═════ DATA SHOWN ═════

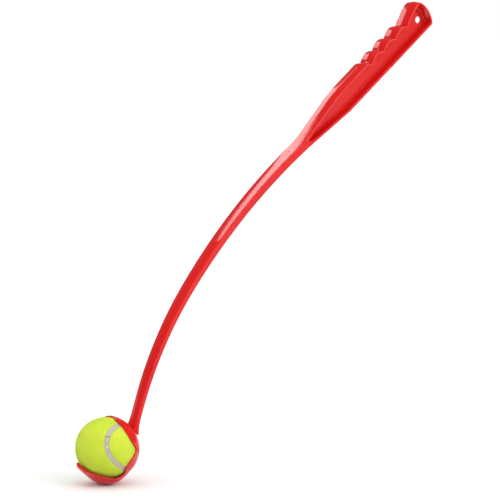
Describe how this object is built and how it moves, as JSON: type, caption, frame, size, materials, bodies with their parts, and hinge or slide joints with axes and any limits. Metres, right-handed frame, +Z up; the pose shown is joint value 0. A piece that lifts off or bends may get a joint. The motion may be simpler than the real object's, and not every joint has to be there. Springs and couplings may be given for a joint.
{
  "type": "ball launcher",
  "caption": "Curved plastic ball-throwing wand with a finger-grooved handle and a clawed cup that grips a felt-covered ball.",
  "frame": {"origin": "middle of the grip: on the wand's mid-plane, 85 mm along the handle from the kink in its back edge and 12.4 mm above that edge", "axes": "+Y is square to the wand's plane; the wand lies in the XZ plane, +Z up as pictured, with the ball end towards -X and -Z and the handle's end towards +X and +Z"},
  "size_m": [0.4453, 0.0634, 0.5003],
  "materials": {
    "shell": "glossy moulded polypropylene, red right through",
    "felt": "napped needle felt, optic yellow",
    "seam": "vulcanised seam cement, warm light grey, satin",
    "core": "moulded rubber, matte"
  },
  "bodies": {
    "launcher": {"launcher_wand": "shell"},
    "ball": {"core_half_a": "core", "core_half_b": "core", "felt_panel_a": "felt", "felt_panel_b": "felt", "seam_bead": "seam"}
  },
  "joints": [
    {"name": "ball_release", "type": "slide", "parent": "launcher", "child": "ball", "axis": [-0.8415, 0, 0.5402], "range_m": [0, 0.105], "deforming": ["felt_panel_a", "felt_panel_b", "seam_bead"]}
  ]
}
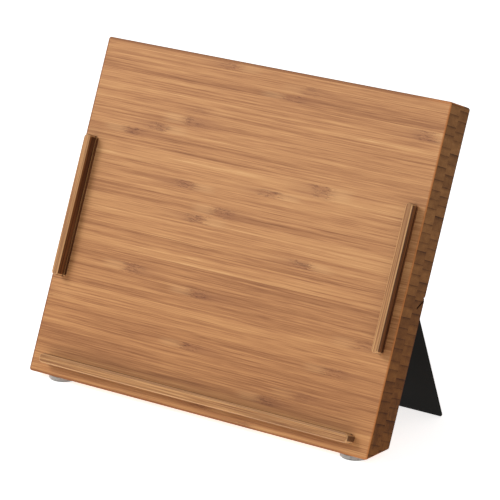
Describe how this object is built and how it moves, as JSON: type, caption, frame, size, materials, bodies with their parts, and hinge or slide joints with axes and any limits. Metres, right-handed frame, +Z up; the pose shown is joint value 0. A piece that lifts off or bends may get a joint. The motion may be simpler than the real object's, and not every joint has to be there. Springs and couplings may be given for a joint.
{
  "type": "photo album stand",
  "caption": "Slanting bamboo board stand for an album, book or tablet, with a front ledge, side rails, silicone feet and a bent steel rear leg",
  "frame": {"origin": "on the table, under the middle of the whole stand's box", "axes": "+X to the viewer's right across the width, -Y towards the front, +Z up"},
  "size_m": [0.26, 0.1056, 0.2018],
  "materials": {
    "bamboo_board": "carbonised bamboo laminate, satin clear lacquer",
    "bamboo_strip": "carbonised bamboo strip, satin clear lacquer",
    "dowel_wood": "plain bamboo dowel, unfinished",
    "black_steel": "fine-textured black powder coat",
    "clear_silicone": "translucent grey-clear silicone, soft gloss"
  },
  "bodies": {
    "board": {"front_ply": "bamboo_board", "back_ply": "bamboo_board", "ledge": "bamboo_strip", "ledge_dowels": "dowel_wood", "rail_left": "bamboo_strip", "rail_left_dowels": "dowel_wood", "rail_right": "bamboo_strip", "rail_right_dowels": "dowel_wood", "foot_left": "clear_silicone", "foot_right": "clear_silicone"},
    "leg": {"leg": "black_steel"}
  },
  "joints": [
    {"name": "leg_pull_out", "type": "slide", "parent": "board", "child": "leg", "axis": [0, 0.9184, 0.3955], "range_m": [0, 0.03]}
  ]
}
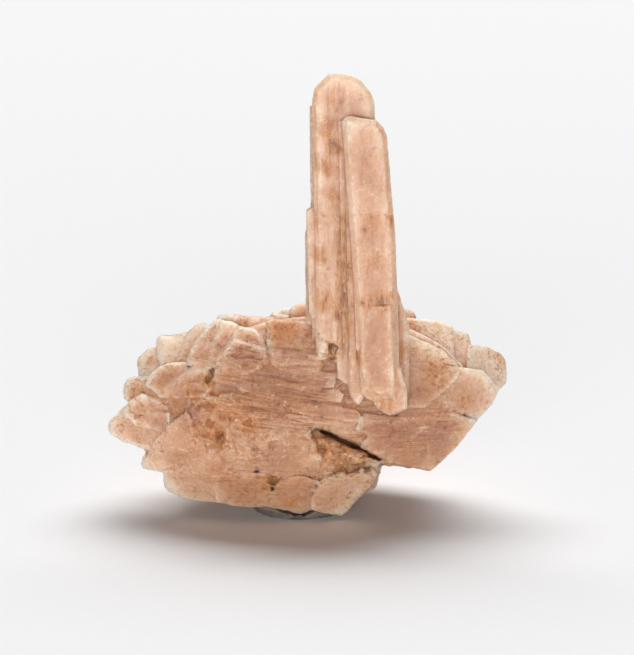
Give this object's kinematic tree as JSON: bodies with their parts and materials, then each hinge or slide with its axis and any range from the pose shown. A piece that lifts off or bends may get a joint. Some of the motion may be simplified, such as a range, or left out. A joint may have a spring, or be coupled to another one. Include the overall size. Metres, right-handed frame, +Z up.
{
  "type": "schizolite mineral specimen",
  "caption": "Pale pink schizolite: a sheaf of flat crystals grown together, with a group of upright prisms rising from its front, standing on a pad of putty",
  "frame": {"origin": "on the surface that the specimen stands on, under the middle of its bounding box", "axes": "+Z up, along the upright prisms; +X to the right as the specimen faces the viewer; +Y to the back"},
  "size_m": [0.0399, 0.0233, 0.046],
  "materials": {
    "schizolite": "translucent pale pink to brownish pink crystal, vitreous on its faces, finely striated, with ochre stains",
    "putty": "soft grey-brown mineral putty, matt, pressed flat"
  },
  "bodies": {
    "root": {"schizolite_crystals": "schizolite", "putty_pad": "putty"}
  },
  "joints": []
}
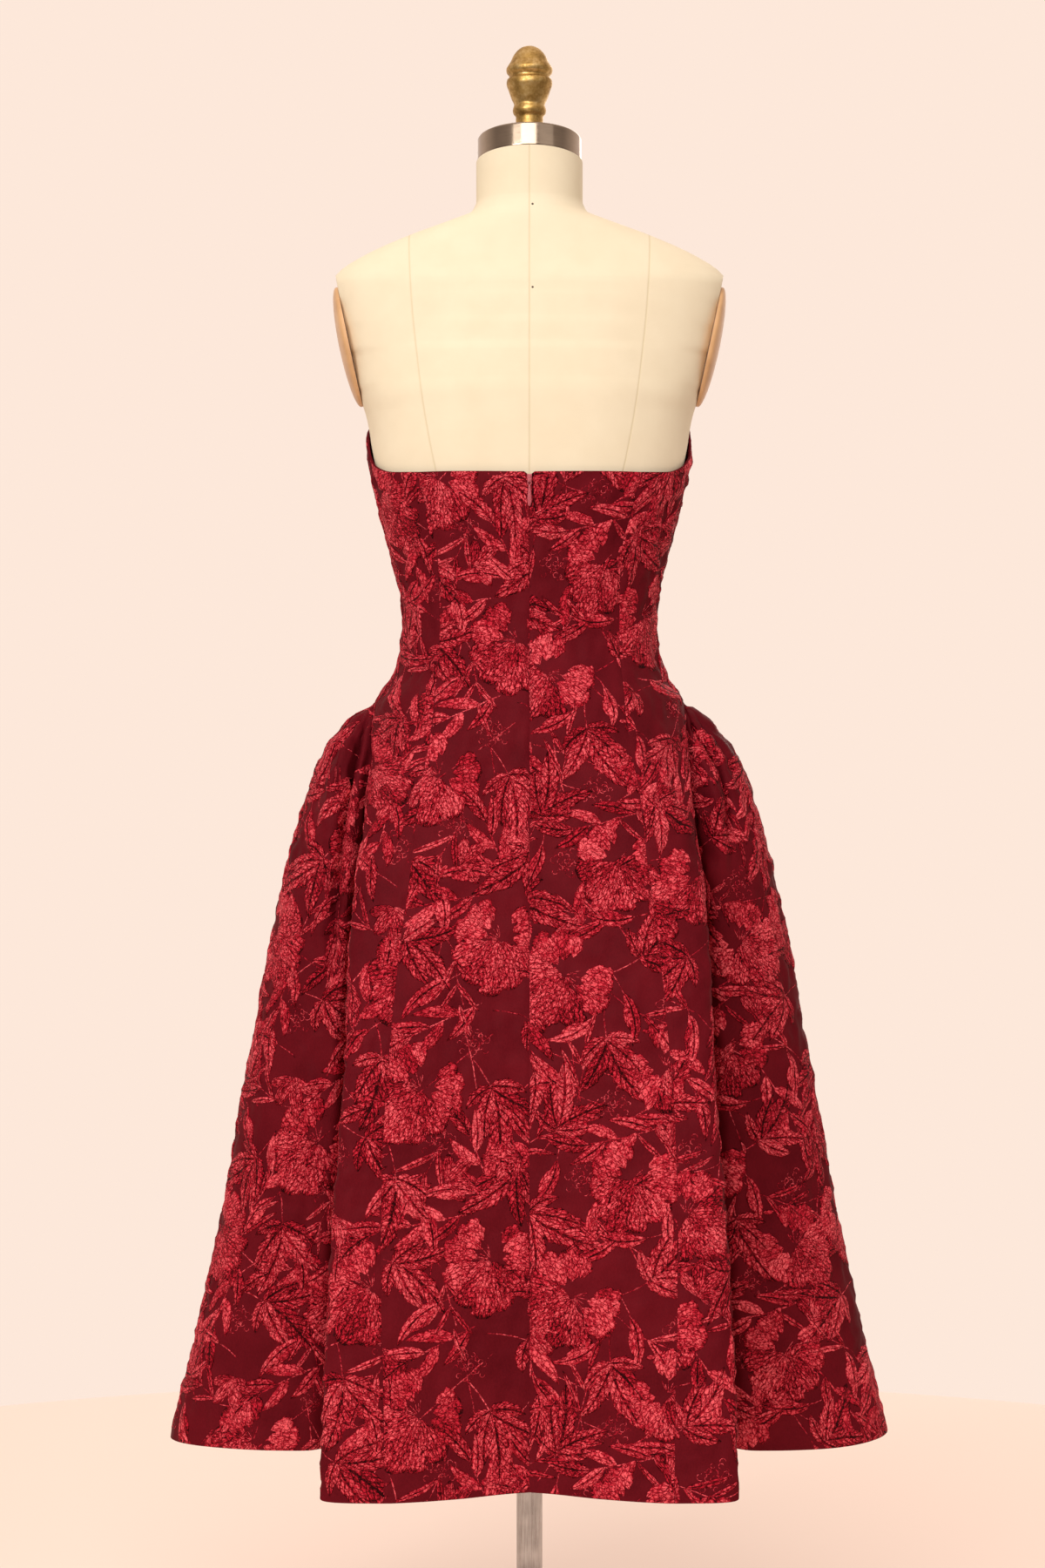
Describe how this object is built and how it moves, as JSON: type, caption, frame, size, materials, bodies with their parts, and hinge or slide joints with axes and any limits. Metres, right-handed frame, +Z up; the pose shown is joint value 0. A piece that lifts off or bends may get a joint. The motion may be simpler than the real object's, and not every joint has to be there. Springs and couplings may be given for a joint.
{
  "type": "strapless corset dress on a limbless dress form",
  "caption": "Strapless drop-waist corset dress with full side skirts and a concealed back zip, standing on a limbless dress form with a round stand.",
  "frame": {"origin": "middle of the stand's flat underside, on the floor", "axes": "+Z up; the zip and the wearer's back face +Y, the wearer's left is +X"},
  "size_m": [0.708, 0.4735, 1.65],
  "materials": {
    "jacquard": "burgundy satin ground with crinkled red raised leaves and flowers",
    "zip_tape": "woven",
    "zip_metal": "nickel plated",
    "pull_enamel": "glossy enamel",
    "form_linen": "plain weave linen",
    "arm_cover": "smooth woven cover",
    "steel": "brushed",
    "brass": "aged cast brass"
  },
  "bodies": {
    "dress_on_form": {"center_back_left": "jacquard", "center_back_right": "jacquard", "side_back_left": "jacquard", "side_back_right": "jacquard", "side_front_left": "jacquard", "side_front_right": "jacquard", "side_skirt_left": "jacquard", "side_skirt_right": "jacquard", "center_front": "jacquard", "zip_tape": "zip_tape", "zip_slider": "zip_metal", "form_torso": "form_linen", "arm_plate_left": "arm_cover", "arm_plate_right": "arm_cover", "neck_cap": "steel", "finial": "brass", "pole": "steel", "stand_base": "steel"},
    "zip_pull": {"zip_pull_ring": "zip_metal", "zip_pull_tab": "pull_enamel"}
  },
  "joints": [
    {"name": "zip_pull_swing", "type": "hinge", "parent": "dress_on_form", "child": "zip_pull", "pos_m": [0, 0.0978, 1.2114], "axis": [1, 0, 0], "range_deg": [0, 150]}
  ]
}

═════

TASK OBJECTIVE: Quote each line of the listing above exactly.

TASK ANSWER:
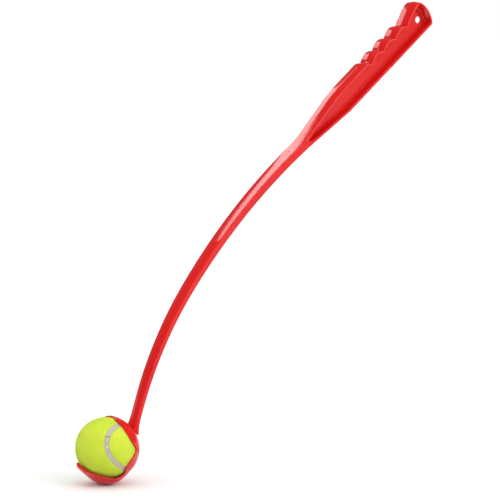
Describe how this object is built and how it moves, as JSON: type, caption, frame, size, materials, bodies with their parts, and hinge or slide joints with axes and any limits. Metres, right-handed frame, +Z up; the pose shown is joint value 0. A piece that lifts off or bends may get a joint. The motion may be simpler than the real object's, and not every joint has to be there. Springs and couplings may be given for a joint.
{
  "type": "ball launcher",
  "caption": "Curved plastic ball-throwing wand with a finger-grooved handle and a clawed cup that grips a felt-covered ball.",
  "frame": {"origin": "middle of the grip: on the wand's mid-plane, 85 mm along the handle from the kink in its back edge and 12.4 mm above that edge", "axes": "+Y is square to the wand's plane; the wand lies in the XZ plane, +Z up as pictured, with the ball end towards -X and -Z and the handle's end towards +X and +Z"},
  "size_m": [0.4453, 0.0634, 0.5003],
  "materials": {
    "shell": "glossy moulded polypropylene, red right through",
    "felt": "napped needle felt, optic yellow",
    "seam": "vulcanised seam cement, warm light grey, satin",
    "core": "moulded rubber, matte"
  },
  "bodies": {
    "launcher": {"launcher_wand": "shell"},
    "ball": {"core_half_a": "core", "core_half_b": "core", "felt_panel_a": "felt", "felt_panel_b": "felt", "seam_bead": "seam"}
  },
  "joints": [
    {"name": "ball_release", "type": "slide", "parent": "launcher", "child": "ball", "axis": [-0.8415, 0, 0.5402], "range_m": [0, 0.105], "deforming": ["felt_panel_a", "felt_panel_b", "seam_bead"]}
  ]
}
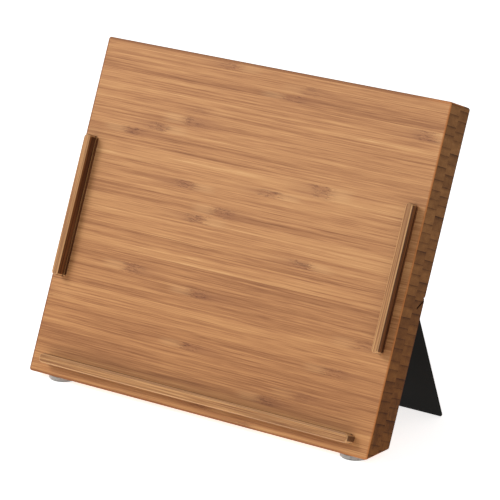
Describe how this object is built and how it moves, as JSON: type, caption, frame, size, materials, bodies with their parts, and hinge or slide joints with axes and any limits. Metres, right-handed frame, +Z up; the pose shown is joint value 0. A piece that lifts off or bends may get a joint. The motion may be simpler than the real object's, and not every joint has to be there. Springs and couplings may be given for a joint.
{
  "type": "photo album stand",
  "caption": "Slanting bamboo board stand for an album, book or tablet, with a front ledge, side rails, silicone feet and a bent steel rear leg",
  "frame": {"origin": "on the table, under the middle of the whole stand's box", "axes": "+X to the viewer's right across the width, -Y towards the front, +Z up"},
  "size_m": [0.26, 0.1056, 0.2018],
  "materials": {
    "bamboo_board": "carbonised bamboo laminate, satin clear lacquer",
    "bamboo_strip": "carbonised bamboo strip, satin clear lacquer",
    "dowel_wood": "plain bamboo dowel, unfinished",
    "black_steel": "fine-textured black powder coat",
    "clear_silicone": "translucent grey-clear silicone, soft gloss"
  },
  "bodies": {
    "board": {"front_ply": "bamboo_board", "back_ply": "bamboo_board", "ledge": "bamboo_strip", "ledge_dowels": "dowel_wood", "rail_left": "bamboo_strip", "rail_left_dowels": "dowel_wood", "rail_right": "bamboo_strip", "rail_right_dowels": "dowel_wood", "foot_left": "clear_silicone", "foot_right": "clear_silicone"},
    "leg": {"leg": "black_steel"}
  },
  "joints": [
    {"name": "leg_pull_out", "type": "slide", "parent": "board", "child": "leg", "axis": [0, 0.9184, 0.3955], "range_m": [0, 0.03]}
  ]
}
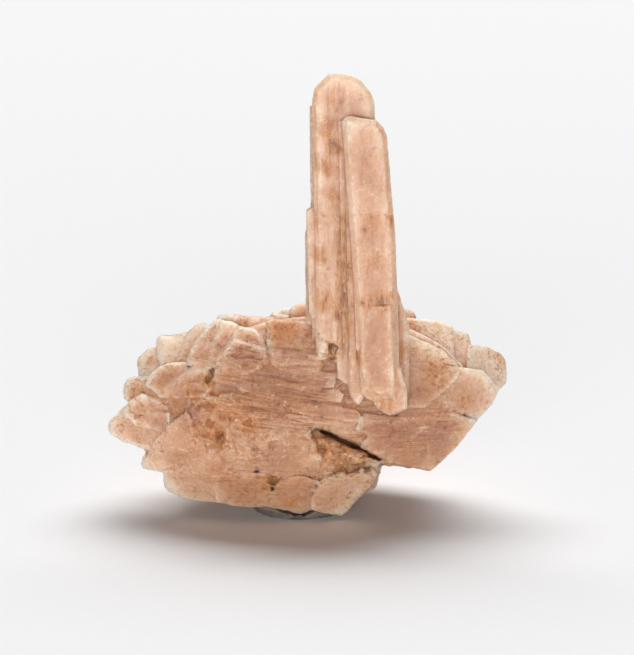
Give this object's kinematic tree as JSON: bodies with their parts and materials, then each hinge or slide with its axis and any range from the pose shown. A piece that lifts off or bends may get a joint. Some of the motion may be simplified, such as a range, or left out. A joint may have a spring, or be coupled to another one. Include the overall size. Metres, right-handed frame, +Z up.
{
  "type": "schizolite mineral specimen",
  "caption": "Pale pink schizolite: a sheaf of flat crystals grown together, with a group of upright prisms rising from its front, standing on a pad of putty",
  "frame": {"origin": "on the surface that the specimen stands on, under the middle of its bounding box", "axes": "+Z up, along the upright prisms; +X to the right as the specimen faces the viewer; +Y to the back"},
  "size_m": [0.0399, 0.0233, 0.046],
  "materials": {
    "schizolite": "translucent pale pink to brownish pink crystal, vitreous on its faces, finely striated, with ochre stains",
    "putty": "soft grey-brown mineral putty, matt, pressed flat"
  },
  "bodies": {
    "root": {"schizolite_crystals": "schizolite", "putty_pad": "putty"}
  },
  "joints": []
}
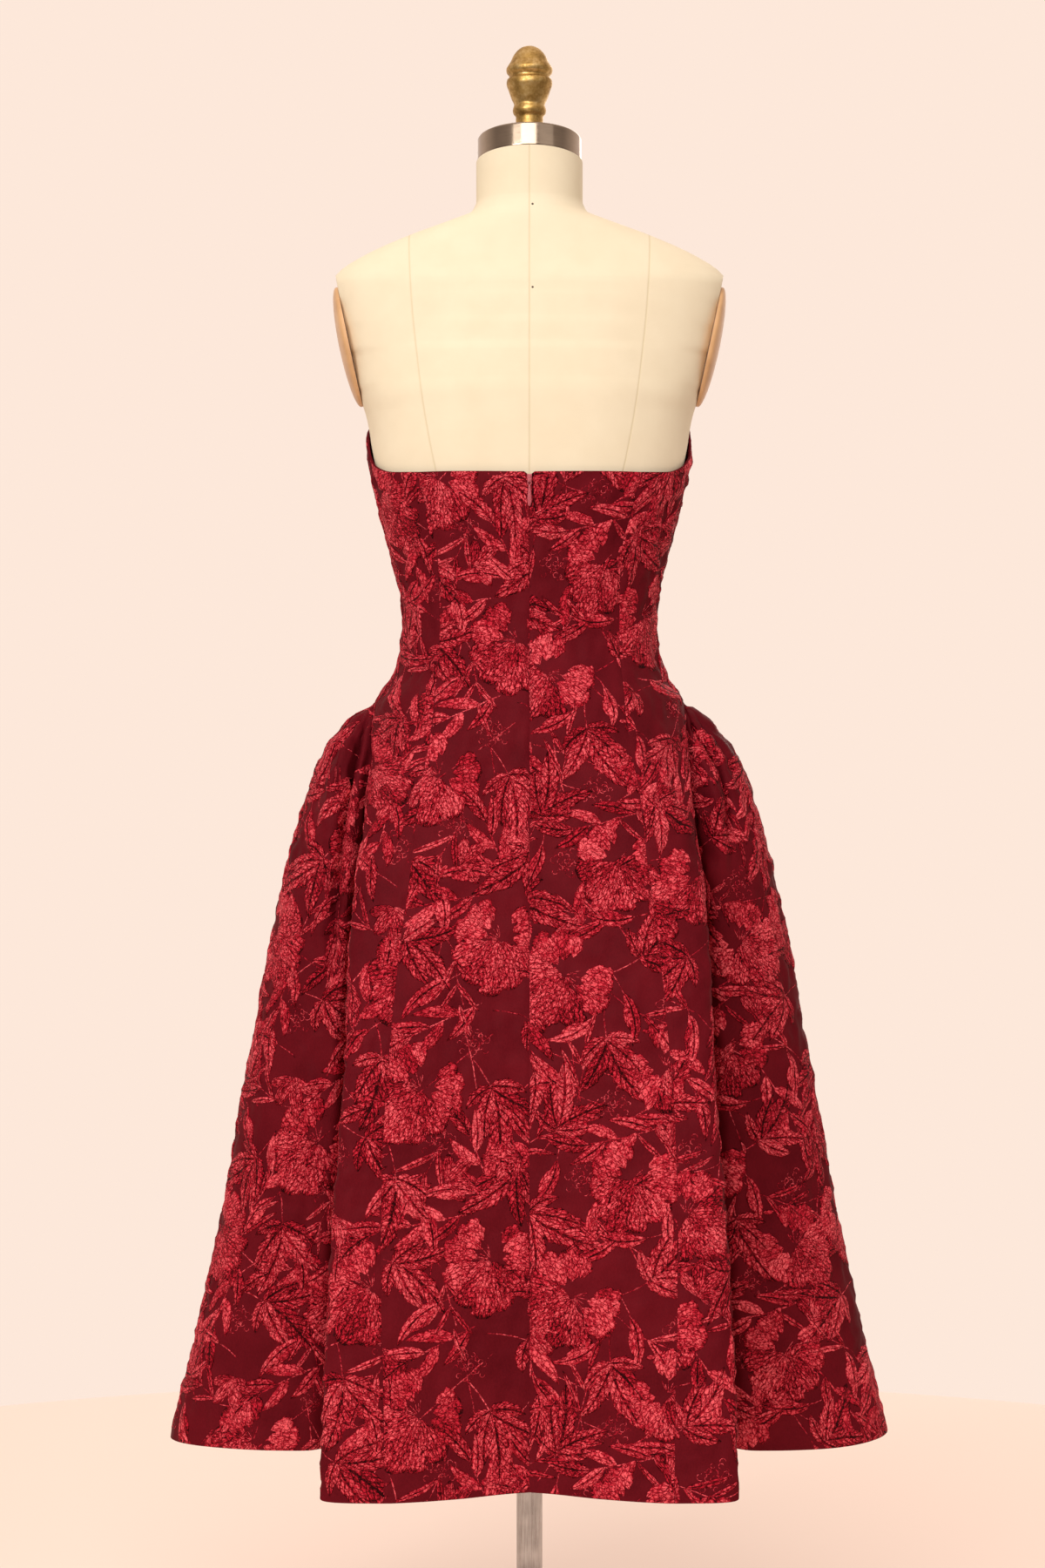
Describe how this object is built and how it moves, as JSON: type, caption, frame, size, materials, bodies with their parts, and hinge or slide joints with axes and any limits. Metres, right-handed frame, +Z up; the pose shown is joint value 0. A piece that lifts off or bends may get a joint. The motion may be simpler than the real object's, and not every joint has to be there. Springs and couplings may be given for a joint.
{
  "type": "strapless corset dress on a limbless dress form",
  "caption": "Strapless drop-waist corset dress with full side skirts and a concealed back zip, standing on a limbless dress form with a round stand.",
  "frame": {"origin": "middle of the stand's flat underside, on the floor", "axes": "+Z up; the zip and the wearer's back face +Y, the wearer's left is +X"},
  "size_m": [0.708, 0.4735, 1.65],
  "materials": {
    "jacquard": "burgundy satin ground with crinkled red raised leaves and flowers",
    "zip_tape": "woven",
    "zip_metal": "nickel plated",
    "pull_enamel": "glossy enamel",
    "form_linen": "plain weave linen",
    "arm_cover": "smooth woven cover",
    "steel": "brushed",
    "brass": "aged cast brass"
  },
  "bodies": {
    "dress_on_form": {"center_back_left": "jacquard", "center_back_right": "jacquard", "side_back_left": "jacquard", "side_back_right": "jacquard", "side_front_left": "jacquard", "side_front_right": "jacquard", "side_skirt_left": "jacquard", "side_skirt_right": "jacquard", "center_front": "jacquard", "zip_tape": "zip_tape", "zip_slider": "zip_metal", "form_torso": "form_linen", "arm_plate_left": "arm_cover", "arm_plate_right": "arm_cover", "neck_cap": "steel", "finial": "brass", "pole": "steel", "stand_base": "steel"},
    "zip_pull": {"zip_pull_ring": "zip_metal", "zip_pull_tab": "pull_enamel"}
  },
  "joints": [
    {"name": "zip_pull_swing", "type": "hinge", "parent": "dress_on_form", "child": "zip_pull", "pos_m": [0, 0.0978, 1.2114], "axis": [1, 0, 0], "range_deg": [0, 150]}
  ]
}